-- Source excerpt --
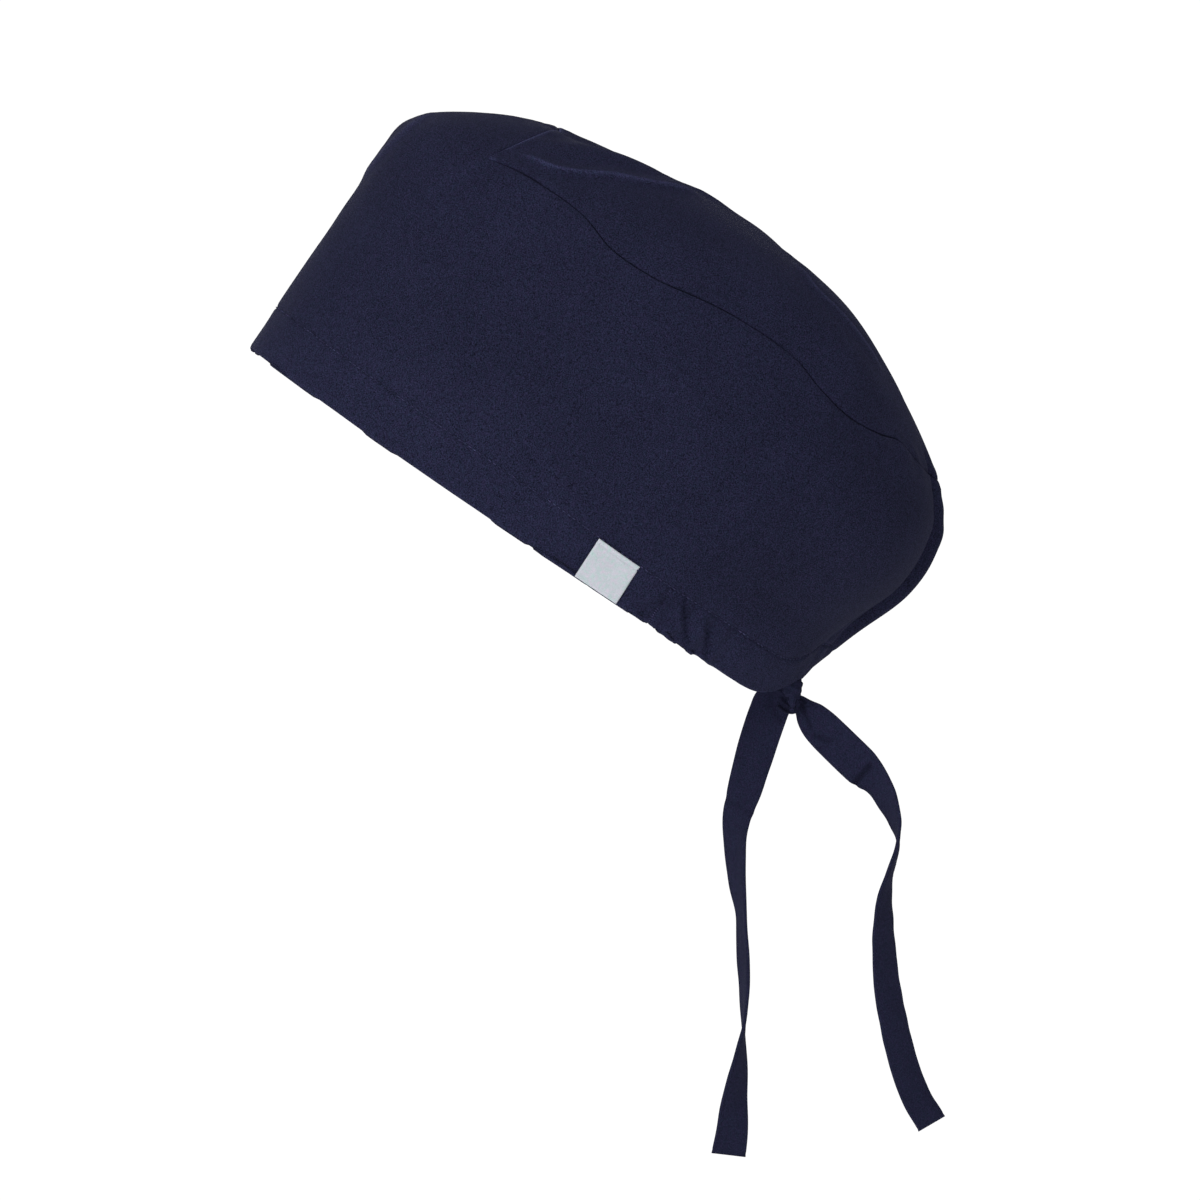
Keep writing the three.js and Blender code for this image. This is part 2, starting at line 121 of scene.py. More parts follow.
FOLDS = table(
    "s0 x0 s1 x1 width lift",
    (0.13, 0.1, 0.46, 0.03, 0.17, -0.034),
    (0.12, 0.62, 0.46, 0.14, 0.09, 0.016),
    (0.08, -0.3, 0.5, -0.2, 0.17, 0.004),
    (0.5, 0.04, 0.92, 0.01, 0.12, -0.034),
    (0.5, 0.2, 0.86, 0.2, 0.1, 0.006),
)
TIE_COLUMNS = "back down side spread twist"
LEFT_TIE = table(
    TIE_COLUMNS,
    (-0.031, 0.004, 0, 0.6, 0),
    (-0.045, 0.008, 0, 0.95, 0),
    (-0.057, 0.032, 0, 1, 0),
    (-0.081, 0.103, 0, 1, 8),
    (-0.096, 0.155, 0.02, 1, 20),
    (-0.11, 0.208, 0.04, 1, 30),
    (-0.125, 0.26, 0.06, 1, 45),
    (-0.13, 0.313, 0.08, 1, 56),
    (-0.126, 0.4, 0.1, 1, 66),
    (-0.116, 0.483, 0.09, 1, 78),
    (-0.111, 0.56, 0.07, 1, 75),
    (-0.109, 0.625, 0.04, 1, 77),
    (-0.111, 0.69, 0.01, 1, 83),
    (-0.114, 0.75, -0.01, 1, 97),
    (-0.124, 0.838, -0.04, 1, 121),
    (-0.136, 0.943, -0.04, 1, 142),
    (-0.144, 1.004, -0.02, 1, 150),
)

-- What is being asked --
Please output the complete data exactly.

-- Finished task --
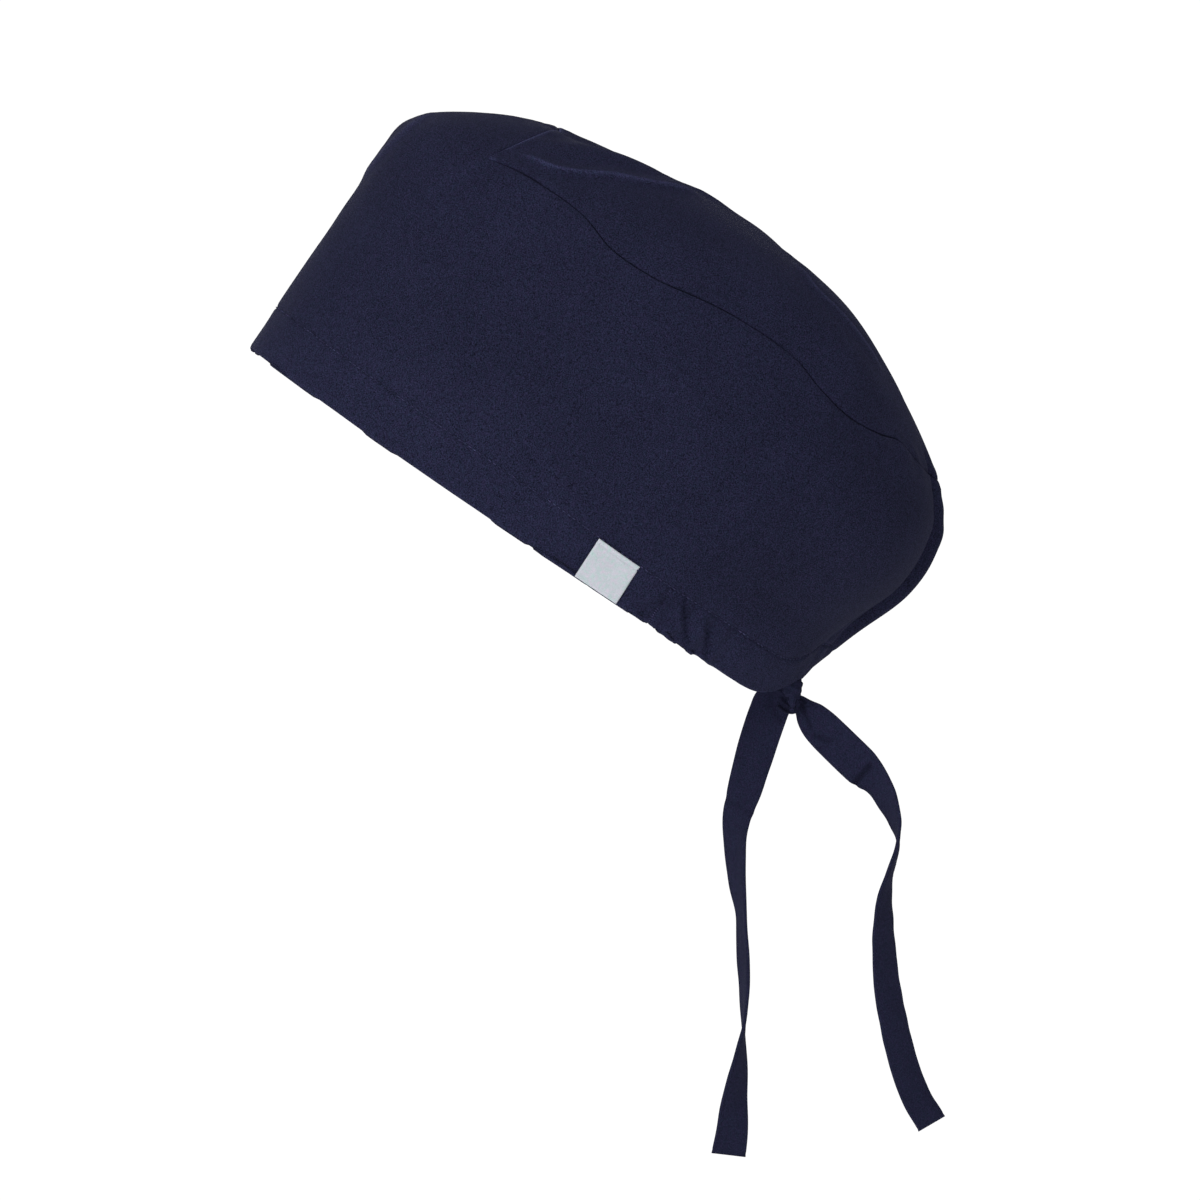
Keep writing the three.js and Blender code for this image. This is part 2, starting at line 121 of scene.py. More parts follow.
FOLDS = table(
    "s0 x0 s1 x1 width lift",
    (0.13, 0.1, 0.46, 0.03, 0.17, -0.034),
    (0.12, 0.62, 0.46, 0.14, 0.09, 0.016),
    (0.08, -0.3, 0.5, -0.2, 0.17, 0.004),
    (0.5, 0.04, 0.92, 0.01, 0.12, -0.034),
    (0.5, 0.2, 0.86, 0.2, 0.1, 0.006),
)
TIE_COLUMNS = "back down side spread twist"
LEFT_TIE = table(
    TIE_COLUMNS,
    (-0.031, 0.004, 0, 0.6, 0),
    (-0.045, 0.008, 0, 0.95, 0),
    (-0.057, 0.032, 0, 1, 0),
    (-0.081, 0.103, 0, 1, 8),
    (-0.096, 0.155, 0.02, 1, 20),
    (-0.11, 0.208, 0.04, 1, 30),
    (-0.125, 0.26, 0.06, 1, 45),
    (-0.13, 0.313, 0.08, 1, 56),
    (-0.126, 0.4, 0.1, 1, 66),
    (-0.116, 0.483, 0.09, 1, 78),
    (-0.111, 0.56, 0.07, 1, 75),
    (-0.109, 0.625, 0.04, 1, 77),
    (-0.111, 0.69, 0.01, 1, 83),
    (-0.114, 0.75, -0.01, 1, 97),
    (-0.124, 0.838, -0.04, 1, 121),
    (-0.136, 0.943, -0.04, 1, 142),
    (-0.144, 1.004, -0.02, 1, 150),
)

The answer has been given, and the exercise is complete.